A Hollywood remake of the movie was announced to be in production in 2016, but has yet to be made.

A Vietnamese remake of the movie, titled Tháng Năm Rực Rỡ (Go Go Sisters) was released on 9 March 2018. It topped the Southeast Asian country’s box office in its opening weekend (collecting 490,000 views) and received overwhelming positive feedback from the media, movie reviewers, and public audiences.

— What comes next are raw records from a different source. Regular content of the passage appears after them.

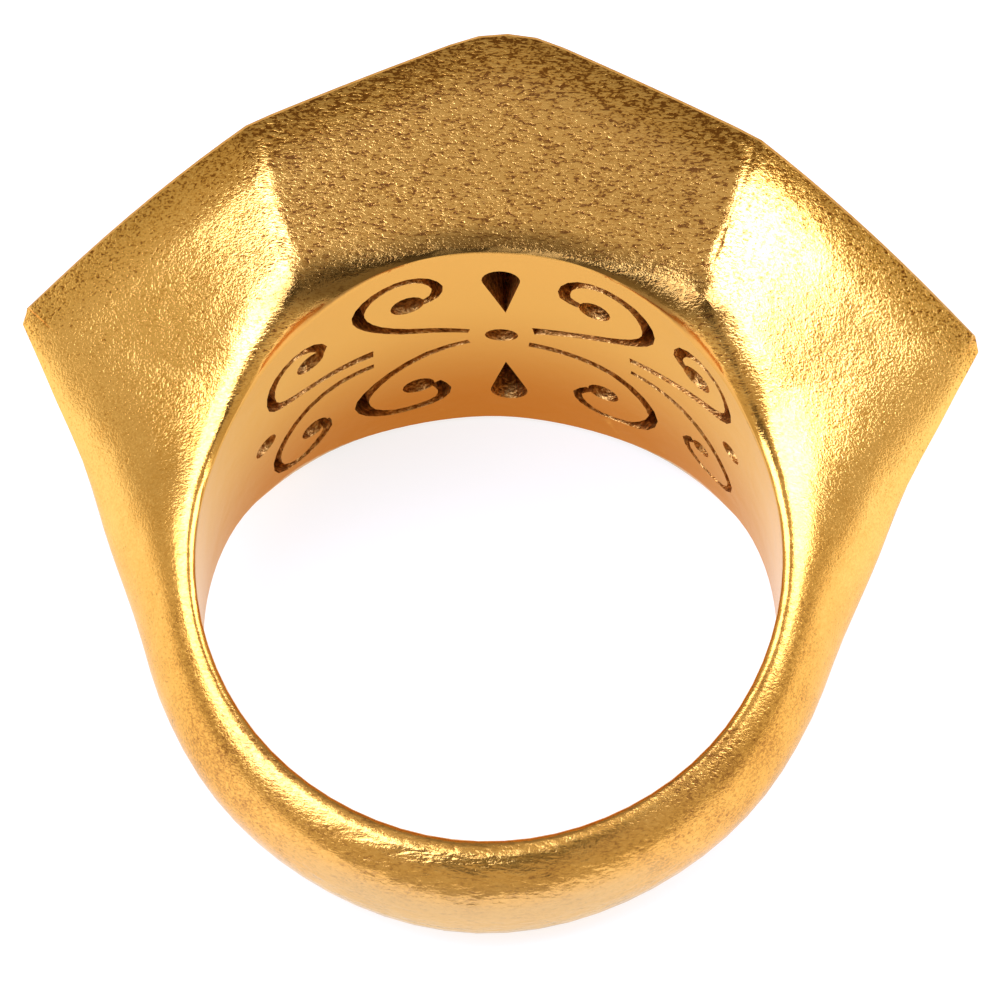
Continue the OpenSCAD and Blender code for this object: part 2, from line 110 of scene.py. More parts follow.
# Ring body: one gold casting, satin outside and polished inside the finger hole. The
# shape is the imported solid's, with its corners shared, its curved faces smooth and a
# material for each kind of surface.
WELD = 0.0005 * MM
BORE_SLACK = 0.02 * MM
FACE_LIFT = 0.01 * MM
LIP_FACING = 0.3
LIP_HEIGHT = 8 * MM
SCROLL_BREAK = 0.07 * MM
SCROLL_BREAK_STEPS = 2
SMOOTH_ANGLE = radians(26)
SATIN, INNER, LIP = range(3)


def copy_of_node(node, name):
    """A bare piece with a CAD node's shape, and its mesh with the corners shared."""
    piece = bpy.data.objects.new(name, frame["nodes"][node].data.copy())
    bpy.context.scene.collection.objects.link(piece)
    piece.data.materials.clear()
    flat_normals = piece.data.attributes.get("custom_normal")
    if flat_normals:
        piece.data.attributes.remove(flat_normals)
    mesh = bmesh.new()
    mesh.from_mesh(piece.data)
    bmesh.ops.remove_doubles(mesh, verts=mesh.verts, dist=WELD)
    return piece, mesh


def from_hole(point):
    """Distance from the finger hole's axis."""
    offset = point - HOLE_MIDDLE
    return (offset - offset.dot(NEAR_WAY) * NEAR_WAY).length


def above_hole(point):
    """Height over the finger hole's middle, towards the head."""
    return (point - HOLE_MIDDLE).dot(HEAD_WAY)


def is_bore(face):
    return max(from_hole(v.co) for v in face.verts) < HOLE_R + BORE_SLACK


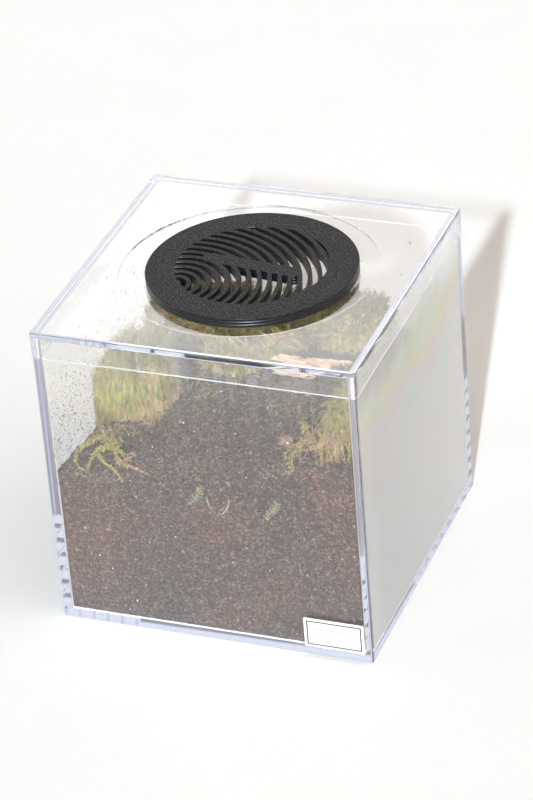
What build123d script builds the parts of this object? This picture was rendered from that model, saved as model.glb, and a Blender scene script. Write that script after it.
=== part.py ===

A Japanese remake of the movie, titled Sunny: Our Hearts Beat Together (Sunny: Tsuyoi Kimochi Tsuyoi Ai, lit. Sunny: Strong Mind Strong Love) was released on 31 August 2018.
An Indonesian adaptation remake of the movie, titled Bebas (Glorious Days) was released on 3 October 2019.

A Chinese remake of the movie, titled Sunny Sisters (阳光姐妹淘) was released on 11 June 2021.

A Philippine adaptation of the movie by Viva Films was released on 10 April 2024.